The exercise: Check each line of the material below, and copy it if it holds the string "right".
___
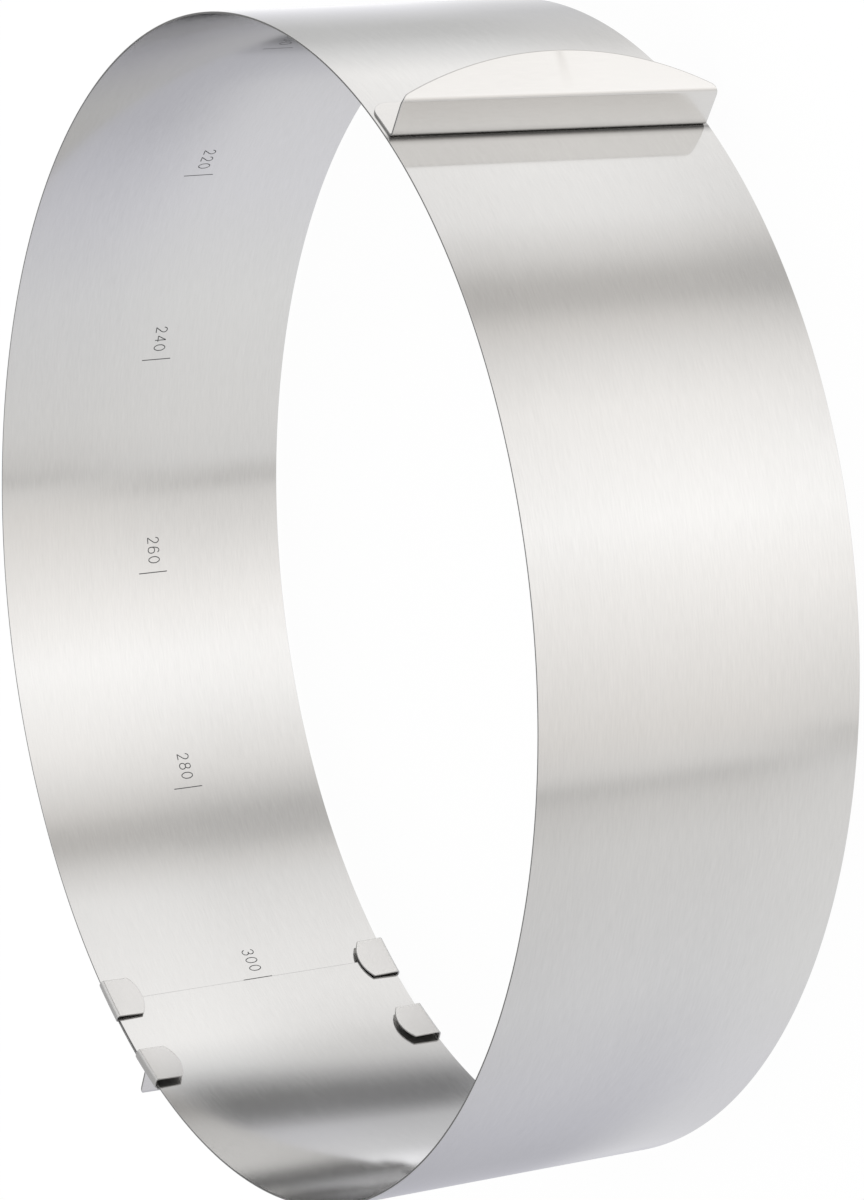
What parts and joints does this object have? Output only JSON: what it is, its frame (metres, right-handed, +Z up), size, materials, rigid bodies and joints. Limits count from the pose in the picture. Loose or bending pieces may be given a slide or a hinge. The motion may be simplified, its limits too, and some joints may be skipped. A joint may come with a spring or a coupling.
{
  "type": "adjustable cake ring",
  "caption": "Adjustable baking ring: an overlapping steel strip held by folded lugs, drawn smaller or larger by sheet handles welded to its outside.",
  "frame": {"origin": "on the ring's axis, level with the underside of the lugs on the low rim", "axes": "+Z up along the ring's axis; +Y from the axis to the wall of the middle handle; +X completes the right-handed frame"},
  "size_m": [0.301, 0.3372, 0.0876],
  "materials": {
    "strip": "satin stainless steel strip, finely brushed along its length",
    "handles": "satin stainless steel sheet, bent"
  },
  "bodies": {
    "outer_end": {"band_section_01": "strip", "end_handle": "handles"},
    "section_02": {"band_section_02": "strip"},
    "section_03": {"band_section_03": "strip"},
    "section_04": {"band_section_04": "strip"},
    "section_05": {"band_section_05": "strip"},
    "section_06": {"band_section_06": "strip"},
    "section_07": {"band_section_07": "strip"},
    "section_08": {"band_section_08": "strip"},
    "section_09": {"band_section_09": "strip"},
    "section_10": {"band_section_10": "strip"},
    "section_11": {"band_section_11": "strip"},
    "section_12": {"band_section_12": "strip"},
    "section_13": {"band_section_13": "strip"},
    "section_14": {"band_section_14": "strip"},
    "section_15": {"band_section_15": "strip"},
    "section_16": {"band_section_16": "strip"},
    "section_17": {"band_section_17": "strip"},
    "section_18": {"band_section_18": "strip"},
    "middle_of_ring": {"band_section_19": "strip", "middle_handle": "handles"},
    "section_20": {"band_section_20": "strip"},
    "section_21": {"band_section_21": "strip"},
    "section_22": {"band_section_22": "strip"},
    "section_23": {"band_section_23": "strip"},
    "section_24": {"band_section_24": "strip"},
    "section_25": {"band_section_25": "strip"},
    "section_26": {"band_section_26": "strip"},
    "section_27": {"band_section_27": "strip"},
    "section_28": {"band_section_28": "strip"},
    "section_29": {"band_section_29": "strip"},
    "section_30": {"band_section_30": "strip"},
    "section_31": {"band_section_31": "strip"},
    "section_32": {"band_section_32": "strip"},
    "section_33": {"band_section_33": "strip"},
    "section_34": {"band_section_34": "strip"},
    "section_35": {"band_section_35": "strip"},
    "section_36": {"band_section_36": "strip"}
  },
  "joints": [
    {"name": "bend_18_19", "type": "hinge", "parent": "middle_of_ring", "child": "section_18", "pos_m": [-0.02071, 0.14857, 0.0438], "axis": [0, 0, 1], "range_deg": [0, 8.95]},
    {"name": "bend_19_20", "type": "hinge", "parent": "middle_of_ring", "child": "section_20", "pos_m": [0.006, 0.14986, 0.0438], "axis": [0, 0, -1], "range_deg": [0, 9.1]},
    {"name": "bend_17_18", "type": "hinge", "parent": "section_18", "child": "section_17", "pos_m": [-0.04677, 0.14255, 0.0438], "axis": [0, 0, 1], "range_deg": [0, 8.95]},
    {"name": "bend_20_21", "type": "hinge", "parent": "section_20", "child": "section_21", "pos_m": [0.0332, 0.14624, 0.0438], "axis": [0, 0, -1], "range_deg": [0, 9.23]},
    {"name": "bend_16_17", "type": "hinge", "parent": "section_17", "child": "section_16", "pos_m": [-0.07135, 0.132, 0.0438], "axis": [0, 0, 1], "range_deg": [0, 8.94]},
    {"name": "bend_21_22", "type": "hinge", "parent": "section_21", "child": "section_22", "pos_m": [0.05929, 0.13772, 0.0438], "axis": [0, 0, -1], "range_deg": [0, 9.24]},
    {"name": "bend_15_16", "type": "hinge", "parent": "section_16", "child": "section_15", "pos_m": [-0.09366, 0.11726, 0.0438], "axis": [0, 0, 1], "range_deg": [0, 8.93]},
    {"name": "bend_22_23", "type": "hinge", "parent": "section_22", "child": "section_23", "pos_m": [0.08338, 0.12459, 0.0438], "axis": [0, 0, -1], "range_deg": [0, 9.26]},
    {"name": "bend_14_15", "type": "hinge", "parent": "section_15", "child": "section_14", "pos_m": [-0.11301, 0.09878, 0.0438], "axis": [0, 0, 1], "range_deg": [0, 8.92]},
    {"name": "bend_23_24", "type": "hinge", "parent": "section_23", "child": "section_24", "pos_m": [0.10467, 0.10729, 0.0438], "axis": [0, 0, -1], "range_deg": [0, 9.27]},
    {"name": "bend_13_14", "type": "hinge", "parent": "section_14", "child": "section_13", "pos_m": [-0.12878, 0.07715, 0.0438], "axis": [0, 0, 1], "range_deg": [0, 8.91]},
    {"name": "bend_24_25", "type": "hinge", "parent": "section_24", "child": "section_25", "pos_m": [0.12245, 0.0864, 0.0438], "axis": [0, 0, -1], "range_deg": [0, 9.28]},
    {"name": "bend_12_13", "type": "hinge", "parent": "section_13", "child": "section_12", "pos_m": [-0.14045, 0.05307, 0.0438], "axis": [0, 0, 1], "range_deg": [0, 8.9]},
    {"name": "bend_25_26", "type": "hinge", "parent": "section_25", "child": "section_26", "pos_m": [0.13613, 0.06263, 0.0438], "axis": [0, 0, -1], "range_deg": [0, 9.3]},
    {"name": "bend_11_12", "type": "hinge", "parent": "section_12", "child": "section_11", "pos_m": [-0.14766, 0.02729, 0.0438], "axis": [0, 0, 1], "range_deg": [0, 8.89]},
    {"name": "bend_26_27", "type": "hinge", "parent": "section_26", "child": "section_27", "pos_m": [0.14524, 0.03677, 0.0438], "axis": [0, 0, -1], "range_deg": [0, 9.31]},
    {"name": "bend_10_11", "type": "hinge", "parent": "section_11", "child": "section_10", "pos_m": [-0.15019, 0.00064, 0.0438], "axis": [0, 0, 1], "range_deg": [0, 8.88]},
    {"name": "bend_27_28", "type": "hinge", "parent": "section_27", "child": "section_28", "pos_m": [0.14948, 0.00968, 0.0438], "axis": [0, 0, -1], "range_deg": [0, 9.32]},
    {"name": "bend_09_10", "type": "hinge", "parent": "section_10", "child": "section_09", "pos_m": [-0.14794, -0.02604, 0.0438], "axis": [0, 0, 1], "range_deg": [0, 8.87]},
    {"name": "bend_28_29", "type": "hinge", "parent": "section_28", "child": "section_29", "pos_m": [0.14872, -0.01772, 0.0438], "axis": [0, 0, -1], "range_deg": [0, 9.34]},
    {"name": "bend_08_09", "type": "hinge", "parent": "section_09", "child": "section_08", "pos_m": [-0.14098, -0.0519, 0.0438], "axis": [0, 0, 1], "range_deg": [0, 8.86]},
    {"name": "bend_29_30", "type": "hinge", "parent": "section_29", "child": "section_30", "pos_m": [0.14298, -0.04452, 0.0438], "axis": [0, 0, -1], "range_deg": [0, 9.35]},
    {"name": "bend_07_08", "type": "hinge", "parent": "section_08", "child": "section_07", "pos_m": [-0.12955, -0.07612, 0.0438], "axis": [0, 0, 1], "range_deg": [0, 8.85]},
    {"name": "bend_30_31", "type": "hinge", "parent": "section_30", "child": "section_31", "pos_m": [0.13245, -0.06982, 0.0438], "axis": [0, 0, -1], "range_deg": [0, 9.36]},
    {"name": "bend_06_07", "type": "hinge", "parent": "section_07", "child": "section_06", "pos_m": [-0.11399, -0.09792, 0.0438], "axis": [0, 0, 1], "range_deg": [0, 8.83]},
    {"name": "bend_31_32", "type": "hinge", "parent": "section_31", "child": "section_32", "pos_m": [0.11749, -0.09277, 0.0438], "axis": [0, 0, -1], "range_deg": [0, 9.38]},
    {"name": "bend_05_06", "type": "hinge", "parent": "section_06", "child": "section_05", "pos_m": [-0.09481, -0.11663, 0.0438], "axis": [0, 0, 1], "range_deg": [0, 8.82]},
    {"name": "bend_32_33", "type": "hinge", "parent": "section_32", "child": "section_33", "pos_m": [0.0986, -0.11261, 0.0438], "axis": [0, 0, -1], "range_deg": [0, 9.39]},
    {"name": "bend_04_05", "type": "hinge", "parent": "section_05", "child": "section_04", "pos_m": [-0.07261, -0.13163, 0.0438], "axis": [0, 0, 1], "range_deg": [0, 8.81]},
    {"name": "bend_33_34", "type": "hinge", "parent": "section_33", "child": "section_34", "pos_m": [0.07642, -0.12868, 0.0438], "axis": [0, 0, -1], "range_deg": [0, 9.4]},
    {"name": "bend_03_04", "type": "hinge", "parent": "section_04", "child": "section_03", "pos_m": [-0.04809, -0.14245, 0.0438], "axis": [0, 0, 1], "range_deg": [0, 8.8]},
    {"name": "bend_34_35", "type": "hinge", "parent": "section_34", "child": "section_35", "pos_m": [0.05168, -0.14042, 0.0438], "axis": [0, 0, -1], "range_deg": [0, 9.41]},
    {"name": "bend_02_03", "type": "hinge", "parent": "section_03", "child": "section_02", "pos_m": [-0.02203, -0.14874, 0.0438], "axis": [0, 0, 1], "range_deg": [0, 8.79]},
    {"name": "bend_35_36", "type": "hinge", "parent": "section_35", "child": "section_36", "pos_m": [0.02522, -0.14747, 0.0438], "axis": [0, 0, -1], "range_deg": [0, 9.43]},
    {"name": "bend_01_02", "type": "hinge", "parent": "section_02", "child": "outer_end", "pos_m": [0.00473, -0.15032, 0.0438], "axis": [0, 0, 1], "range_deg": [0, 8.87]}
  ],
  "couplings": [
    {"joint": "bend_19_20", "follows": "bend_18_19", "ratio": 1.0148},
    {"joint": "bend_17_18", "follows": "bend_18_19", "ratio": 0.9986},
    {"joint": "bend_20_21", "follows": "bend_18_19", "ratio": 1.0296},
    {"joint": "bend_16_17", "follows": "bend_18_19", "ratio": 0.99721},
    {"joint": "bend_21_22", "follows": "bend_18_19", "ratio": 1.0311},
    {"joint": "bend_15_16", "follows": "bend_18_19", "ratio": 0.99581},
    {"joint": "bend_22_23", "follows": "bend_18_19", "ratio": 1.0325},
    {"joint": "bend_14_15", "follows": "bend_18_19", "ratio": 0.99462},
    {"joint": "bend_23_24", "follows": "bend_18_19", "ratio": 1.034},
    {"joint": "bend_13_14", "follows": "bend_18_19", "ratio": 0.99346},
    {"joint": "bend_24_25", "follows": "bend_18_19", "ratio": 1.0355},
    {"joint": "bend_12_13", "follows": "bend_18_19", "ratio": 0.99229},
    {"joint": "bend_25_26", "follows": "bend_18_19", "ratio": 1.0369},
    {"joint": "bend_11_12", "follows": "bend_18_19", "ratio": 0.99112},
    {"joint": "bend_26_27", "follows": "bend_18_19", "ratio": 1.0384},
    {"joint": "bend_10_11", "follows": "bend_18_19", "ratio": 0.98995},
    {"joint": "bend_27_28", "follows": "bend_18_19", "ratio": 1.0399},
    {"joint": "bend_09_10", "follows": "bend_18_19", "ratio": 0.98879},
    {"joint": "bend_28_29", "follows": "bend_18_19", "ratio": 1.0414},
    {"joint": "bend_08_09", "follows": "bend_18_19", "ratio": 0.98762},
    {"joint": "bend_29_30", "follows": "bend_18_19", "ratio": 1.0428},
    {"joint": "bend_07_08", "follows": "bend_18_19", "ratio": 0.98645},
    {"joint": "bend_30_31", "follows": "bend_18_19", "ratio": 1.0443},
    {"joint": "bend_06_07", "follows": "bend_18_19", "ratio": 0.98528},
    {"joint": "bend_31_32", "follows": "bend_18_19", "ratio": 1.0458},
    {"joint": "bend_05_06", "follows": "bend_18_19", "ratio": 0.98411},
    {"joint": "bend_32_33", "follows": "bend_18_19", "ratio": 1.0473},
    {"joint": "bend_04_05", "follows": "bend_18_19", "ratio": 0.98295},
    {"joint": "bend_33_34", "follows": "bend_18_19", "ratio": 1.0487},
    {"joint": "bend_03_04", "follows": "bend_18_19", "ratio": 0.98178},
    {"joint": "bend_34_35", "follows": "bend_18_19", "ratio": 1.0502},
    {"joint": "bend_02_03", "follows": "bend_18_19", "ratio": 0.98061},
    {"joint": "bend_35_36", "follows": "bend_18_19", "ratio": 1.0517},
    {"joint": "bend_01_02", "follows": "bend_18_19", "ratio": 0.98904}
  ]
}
___
Result for this exercise:
What parts and joints does this object have? Output only JSON: what it is, its frame (metres, right-handed, +Z up), size, materials, rigid bodies and joints. Limits count from the pose in the picture. Loose or bending pieces may be given a slide or a hinge. The motion may be simplified, its limits too, and some joints may be skipped. A joint may come with a spring or a coupling.
  "frame": {"origin": "on the ring's axis, level with the underside of the lugs on the low rim", "axes": "+Z up along the ring's axis; +Y from the axis to the wall of the middle handle; +X completes the right-handed frame"},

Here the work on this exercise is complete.